The Anchor Bank model is a structured, tech-enabled intervention designed to enhance credit access, reduce disparities, and strengthen financial inclusion for rural women. Key features of the intervention include:

  • Regulated Interest Rates: Ensures fair and transparent lending for Self-Help Groups (SHGs) and their communities.

  • Scale of Impact: Direct benefits extended to over 30 lakh SHG women across Karnataka.

  • Job & Livelihood Creation: Structured support for income-generating activities among rural poor and marginalized women.

  • Digital Lending Infrastructure: Adoption of technology to reduce turnaround time for credit disbursement and minimize fraud.

  • Improved Monitoring: Better oversight of micro-credit extended to underserved and high-risk segments.
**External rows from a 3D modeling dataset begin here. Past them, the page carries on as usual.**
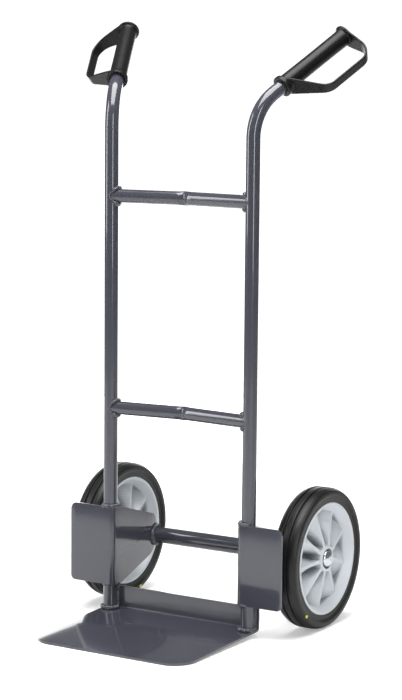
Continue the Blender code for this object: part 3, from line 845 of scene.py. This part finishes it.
def strap_path():
    """Middle line of the strap, from the collar round to the end disc."""
    corners = [
        Vector((STRAP_LOW, 0.0)),
        Vector((STRAP_LOW_CORNER, STRAP_OUT)),
        Vector((STRAP_TOP_CORNER, STRAP_OUT)),
        Vector((STRAP_TOP, 0.0)),
    ]
    path = [corners[0]]
    for i, radius in ((1, STRAP_LOW_RADIUS), (2, STRAP_TOP_RADIUS)):
        before = (corners[i - 1] - corners[i]).normalized()
        after = (corners[i + 1] - corners[i]).normalized()
        half_angle = before.angle(after) / 2
        middle = corners[i] + (before + after).normalized() * radius / math.sin(half_angle)
        start = corners[i] + before * radius / math.tan(half_angle) - middle
        sweep_angle = math.pi - 2 * half_angle
        path += [middle + Matrix.Rotation(-sweep_angle * j / 20, 2) @ start for j in range(21)]
    path.append(corners[3])
    result = [path[0]]
    for start, end in zip(path, path[1:]):
        count = max(1, round((end - start).length / 0.004))
        result += [start.lerp(end, i / count) for i in range(1, count + 1)]
    return [Vector((place.x, place.y, 0)) for place in result]


def strap_half(out):
    """Half the strap's width, at a distance out from the grip's middle line."""
    share = min(max(out / STRAP_OUT, 0.0), 1.0)
    ease = share * share * (3 - 2 * share)
    return COLLAR_RADIUS + (STRAP_HALF - COLLAR_RADIUS) * (0.5 * share + 0.5 * ease)


def strap_section(half):
    outline = [
        (half, -STRAP_THICK / 2, 0.0016),
        (half, STRAP_THICK / 2, 0.0016),
        (-half, STRAP_THICK / 2, 0.0016),
        (-half, -STRAP_THICK / 2, 0.0016),
    ]
    return [(point.x, point.y) for point in rounded(outline)]


def grip_outline():
    disc_low = GRIP_LENGTH - DISC
    return rounded([
        (0.0, GRIP_LENGTH, 0),
        (DISC_RADIUS, GRIP_LENGTH, 0.0014),
        (DISC_RADIUS, disc_low, 0.0008),
        (GRIP_RADIUS + 0.0006, disc_low - 0.0015, 0.0012),
        (GRIP_RADIUS, disc_low - 0.008, 0.003),
        (GRIP_RADIUS - 0.0005, GRIP_LENGTH / 2, 0.03),
        (GRIP_RADIUS, COLLAR_LENGTH + 0.006, 0.003),
        (GRIP_RADIUS + 0.0006, COLLAR_LENGTH + 0.001, 0.0006),
        (COLLAR_RADIUS, COLLAR_LENGTH, 0.0008),
        (COLLAR_RADIUS, 0.0, 0.0012),
        (0.0, 0.0, 0),
    ])


def make_handle(side_name, side, finish):
    place = grip_place(side)
    path = strap_path()
    points, faces = sweep(path, lambda i: strap_section(strap_half(path[i].y)), Vector((0, 1, 0)))
    name = f"handle_moulding_{side_name}"
    points = [place @ point for point in points]
    handle = add_piece(name, points, faces, finish, "handle_plastic", [f"handle_{side_name}"])
    along = place @ Matrix.Rotation(math.pi / 2, 4, "Y")
    grip = add_piece("grip_core", *turned(grip_outline(), along, 72), finish, "handle_plastic", [])
    bore_outline = [Vector((0.0, TUBE_IN_GRIP)), Vector((GRIP_BORE, TUBE_IN_GRIP))]
    bore_outline += [Vector((GRIP_BORE, -0.02)), Vector((0.0, -0.02))]
    bore = add_piece("grip_bore", *turned(bore_outline, along, 72), finish, "handle_plastic", [])
    for tool, operation in ((grip, "UNION"), (bore, "DIFFERENCE")):
        cut = handle.modifiers.new(tool.name, "BOOLEAN")
        cut.operation = operation
        cut.solver = "EXACT"
        cut.object = tool
    fuse(handle, HANDLE_GRAIN, 5)
    for tool in (grip, bore):
        bpy.data.objects.remove(tool, do_unlink=True)


def fuse(piece, grain, passes):
    """Fuse a piece's solids into one moulded skin with small fillets where they meet."""
    skin = piece.modifiers.new("fuse", "REMESH")
    skin.mode = "VOXEL"
    skin.voxel_size = grain
    soften = piece.modifiers.new("soften", "SMOOTH")
    soften.factor = 0.5
    soften.iterations = passes
    bake_shape(piece, 180)


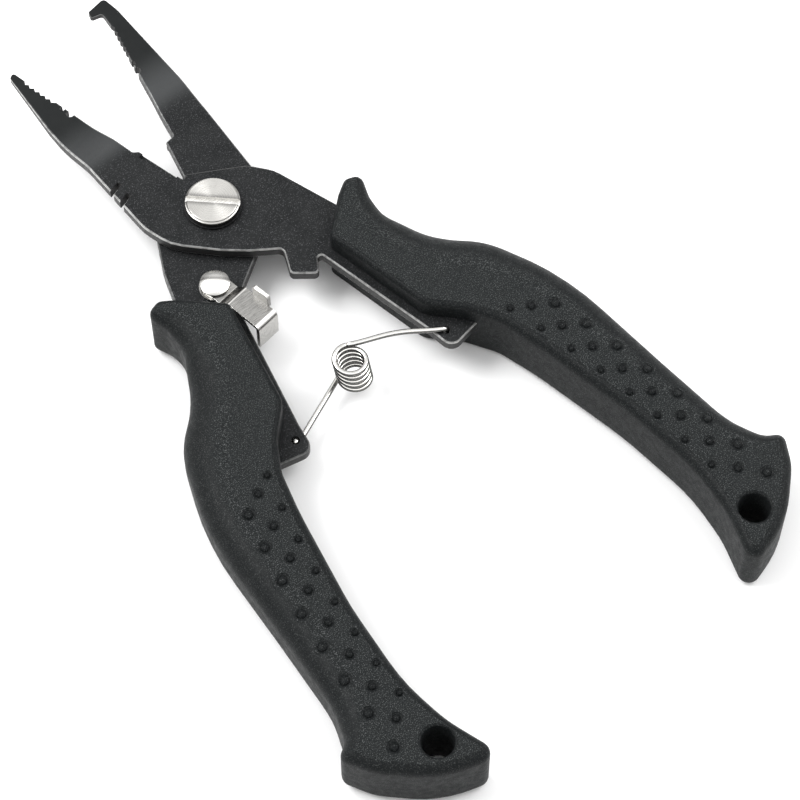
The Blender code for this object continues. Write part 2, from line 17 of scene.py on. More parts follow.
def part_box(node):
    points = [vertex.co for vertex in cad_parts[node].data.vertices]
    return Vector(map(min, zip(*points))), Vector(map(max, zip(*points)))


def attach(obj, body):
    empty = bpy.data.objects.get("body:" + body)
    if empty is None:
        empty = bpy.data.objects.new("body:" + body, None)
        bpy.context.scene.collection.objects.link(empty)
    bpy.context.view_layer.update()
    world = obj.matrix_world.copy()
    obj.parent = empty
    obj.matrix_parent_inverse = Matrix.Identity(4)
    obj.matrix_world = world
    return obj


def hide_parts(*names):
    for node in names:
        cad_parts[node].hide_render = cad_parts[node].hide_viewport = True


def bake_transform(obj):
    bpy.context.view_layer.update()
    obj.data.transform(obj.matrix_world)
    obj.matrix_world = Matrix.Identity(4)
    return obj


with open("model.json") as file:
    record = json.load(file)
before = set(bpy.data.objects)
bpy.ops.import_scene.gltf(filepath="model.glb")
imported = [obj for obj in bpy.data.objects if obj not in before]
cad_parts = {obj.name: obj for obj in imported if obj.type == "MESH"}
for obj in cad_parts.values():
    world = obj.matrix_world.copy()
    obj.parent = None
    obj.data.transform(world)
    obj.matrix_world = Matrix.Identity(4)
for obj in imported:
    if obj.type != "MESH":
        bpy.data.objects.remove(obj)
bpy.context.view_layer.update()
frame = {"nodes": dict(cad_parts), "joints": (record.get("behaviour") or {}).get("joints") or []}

  • Verified Data Systems: Use of a single, authentic data source Public Sector Banking (PSB) Alliance partners to enhance transparency and operational efficiency. 




Impact

The Anchor Bank model directly enabled the launch of 45,000+ women-owned enterprises across Karnataka through timely credit access. The economic ripple effects were felt at both household and community levels.

Our work earned public recognition from the Former Chief Minister of Karnataka and secured a dedicated a 500cr budgetary allocation in the 2023 state budget—a major policy win that institutionalized the solution.



With the Karnataka Chief Minister Basavaraj Bommai. Link to news article published: https://theprint.in/india/ktaka-govt-to-establish-anchor-bank-to-facilitate-womens-shg-activities/909016/
With the Karnataka Chief Minister Basavaraj Bommai. Link to news article published: https://theprint.in/india/ktaka-govt-to-establish-anchor-bank-to-facilitate-womens-shg-activities/909016/


Challenges Faced 

  • Long delays in credit disbursement: Bureaucracy often caused weeks of waiting for loans to come through.

  • Financial exclusion: Many women lacked even basic banking access, let alone business credit.

  • Lack of structured support: Women entrepreneurs had the drive, but policies and systems didn’t back them up.

What I’d Do Differently

If I were to do this again, I’d invest earlier in capacity-building for local banks and officials, helping them adopt gender-sensitive approaches and reduce friction for first-time women borrowers.